According to industry experts nearly half of all new apartments built in Australia over the next 5 years will be constructed in Melbourne, with Sydney and Brisbane lagging behind.
Charter Keck Cramer estimates 42,220 apartments will be built in Melbourne from 2015 to 2019, which will be 45 per cent of the national total.
The figures, still down from the 48 per cent of the national total Melbourne amassed between 2010-14 signal that Melbourne’s apartment boom shows no signs of slowing as sales accelerate in all regions of the city according to Robert Papaleo, Charter Keck Cramer’s National Director of Research.
"Melbourne surprised on the upside in part because of the very significant impact of a few major projects by offshore developers in the central city region as well as peak releases in all other regions," Mr Papaleo said.
Growth is also currently booming in areas beyond the CBD in Melbourne. According to industry data there were 4,428 new apartment releases in middle and outer Melbourne – a ring including suburbs such as Doncaster, Glen Waverley and Oakleigh.
This amounts to a 51 per cent gain on the yearly average of 2,929 over the 2010 and 2014 period, according to Charter Keck Cramer.
However the situation in Sydney seems far bleaker.
Despite a well-documented resurgence in growth, Sydney is expected to tread water, with its 35 per cent share of apartment completions (2,250 in the past five years) slipping to 34 per cent, or 31,850 dwellings in the next five years.
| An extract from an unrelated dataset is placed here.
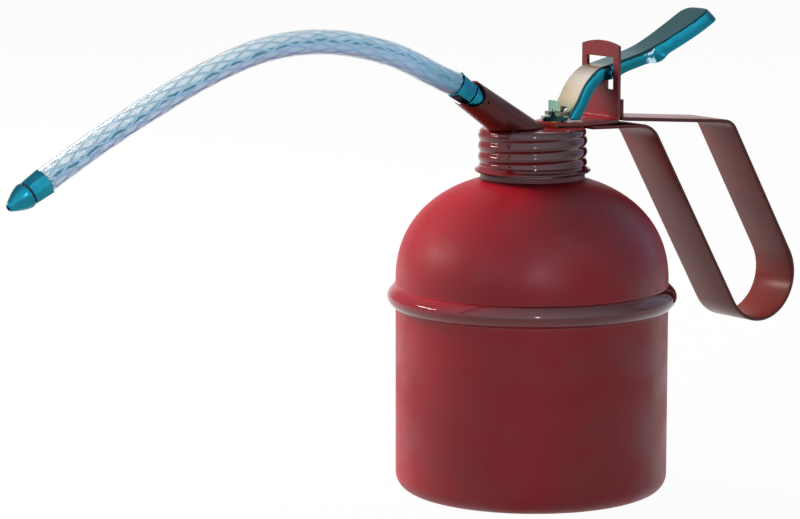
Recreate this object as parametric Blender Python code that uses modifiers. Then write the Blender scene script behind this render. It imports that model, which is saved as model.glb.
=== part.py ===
"""Pump oil can with a thumb lever, a strap handle and a braided hose spout.

The can stands on the XY plane with its axis on Z. The spout points to -X,
the handle and the lever to +X, and the whole head is symmetric about Y = 0.
The pump barrel hangs beside the axis, under the lever's nose.
"""
from math import atan2, cos, hypot, pi, radians, sin, sqrt

import bmesh
import bpy
import numpy as np
from mathutils import Matrix, Vector

MM = 0.001

# clearances
GAP = 0.3 * MM                # between pieces that touch, seat or slide
THREAD_GAP = 0.45 * MM        # radial clearance between cap and neck threads

# can body
CAN_RADIUS = 45.0 * MM
CAN_SHEET = 0.6 * MM
BASE_CORNER = 5.5 * MM        # outside radius where wall meets base
CUP_HEIGHT = 64.8 * MM        # height of the seam bead's middle
BEAD_PROUD = 2.8 * MM
BEAD_HEIGHT = 6.6 * MM
DOME_RISE = 35.6 * MM
DOME_POWER = 2.23             # superellipse exponent of the dome
SEAM_TO_DOME = 5.0 * MM       # straight wall between bead and dome
COLLAR_HEIGHT = 2.0 * MM

# threaded neck and screw cap
THREAD_PITCH = 3.6 * MM
THREAD_WAVE = 0.38 * MM       # half the depth of the rolled thread
CAP_RADIUS = 17.6 * MM        # mean radius of the ribbed skirt
COLLAR_STEP = 0.4 * MM        # collar's radius below that of the cap
CAP_SHEET = 0.5 * MM
CAP_HEIGHT = 14.6 * MM
CAP_SHOULDER = 1.5 * MM
LIP_PROUD = 1.55 * MM
LIP_HEIGHT = 2.2 * MM
LIP_HEM = 0.9 * MM            # the lip's widest ring above its lower edge
NECK_SHEET = 0.5 * MM
GASKET_WIDTH = 1.3 * MM
GASKET_THICKNESS = 1.1 * MM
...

The stunt in growth which saw sales of new apartments dip last year was down to constraints such as land release, height controls and lack of capacity in the industry to facilitate faster development according to experts.
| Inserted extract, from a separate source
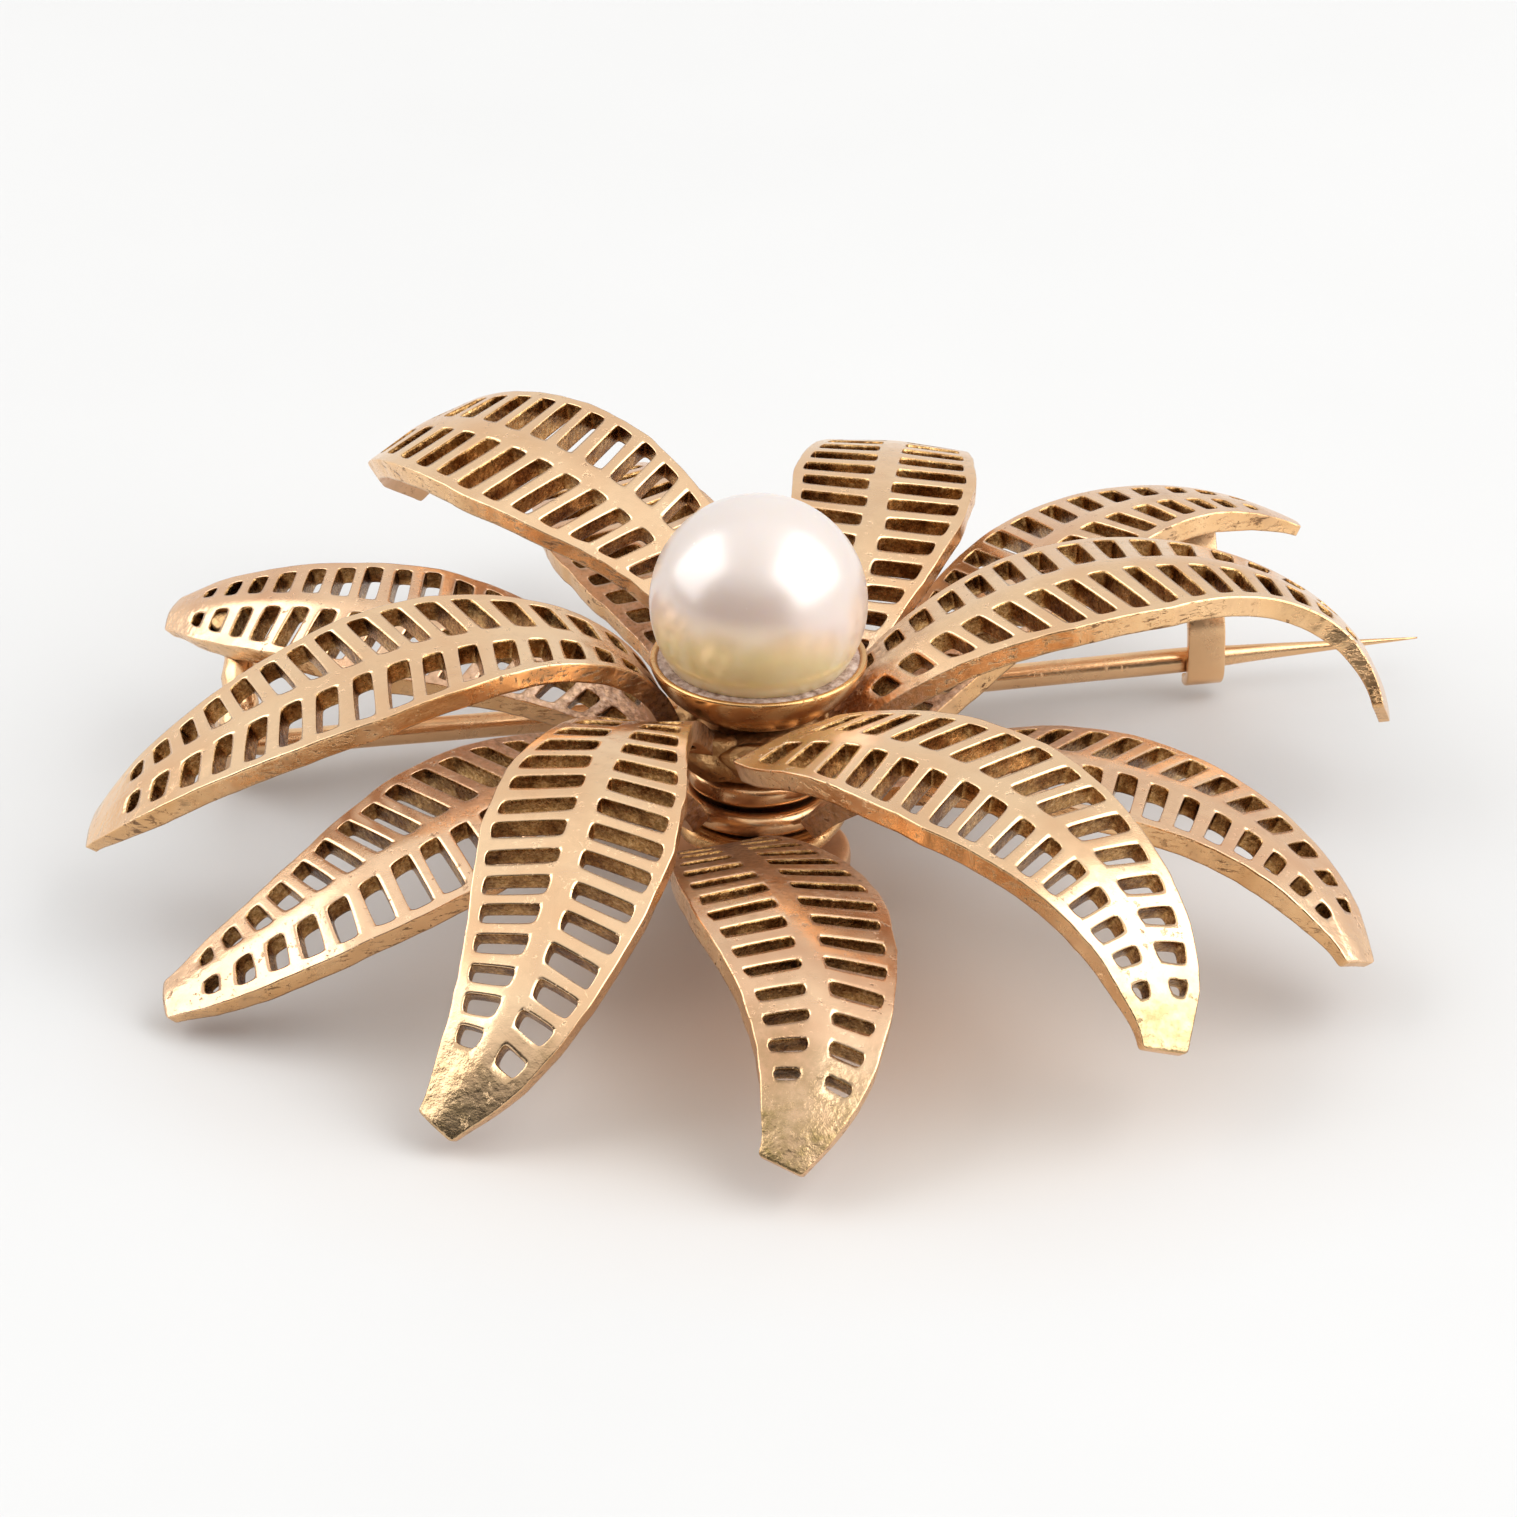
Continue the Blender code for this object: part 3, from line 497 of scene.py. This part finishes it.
    crease = bm.edges.layers.float.new("crease_edge")
    sharp = []
    for j in range(ny):
        for i in range(nx):
            if not solid(j, i):
                continue
            ring = [(j, i), (j, i + 1), (j + 1, i + 1), (j + 1, i)]
            bm.faces.new([top[y][x] for y, x in ring]).material_index = 0
            bm.faces.new([low[y][x] for y, x in reversed(ring)]).material_index = 2
            for (pa, pb), (dj, di) in zip(zip(ring, ring[1:] + ring[:1]), ((-1, 0), (0, 1), (1, 0), (0, -1))):
                near = solid(j + dj, i + di)
                if near:
                    continue
                rim = 3 if near is None else 1
                ma, mb = middle(*pa, rim), middle(*pb, rim)
                ta, tb, la, lb = top[pa[0]][pa[1]], top[pb[0]][pb[1]], low[pa[0]][pa[1]], low[pb[0]][pb[1]]
                bm.faces.new((tb, ta, ma, mb)).material_index = rim
                bm.faces.new((mb, ma, la, lb)).material_index = rim
                sharp += [((ta, tb), 0.70 if rim == 1 else 0.72), ((la, lb), 0.55)]
    for (va, vb), k in sharp:
        e = bm.edges.get((va, vb))
        e[crease] = k
    loose = [v for v in bm.verts if not v.link_faces]
    bmesh.ops.delete(bm, geom=loose, context="VERTS")
    bmesh.ops.recalc_face_normals(bm, faces=bm.faces)
    ob = new_mesh_object("fine_" + name, bm, mats)
    ss = ob.modifiers.new("round", "SUBSURF")
    ss.levels = ss.render_levels = level
    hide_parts(name)
    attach(ob, ROOT)
    return ob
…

Robert Papaleo went on to say that the current stunt in Sydney presented a worrying time as demand is only going to rise in the next 10 years.
"Sydney was held back by a number of factors amongst others including the availability of permitted sites for sale through 2012-2013 to reload the future supply pipeline, height controls and other guidelines that limited the yield achievable across sites as well as capacity constraints in the professional services needed to facilitate development," Mr Palapeo said.
Separate figures measuring new apartment releases (a proxy measure for sales in a booming market) show Sydney sales fell to 14,798 last year from 18,496 in 2013. Melbourne new releases, in contrast jumped to 20,945 from 12,161.
Figures in Brisbane show new apartment releases nearly doubled to 8,287 from 4,263.
The Queensland capital, which completed 8,100 apartments, or 9 per cent of the national total in the five years to 2014, will boost that to 13,050, or 14 per cent of the total in the next five, as growth is expected to skyrocket in the region of South-East Queensland.
Separate figures from the same report also suggest that denser developments are on the rise outside capital city CBDs.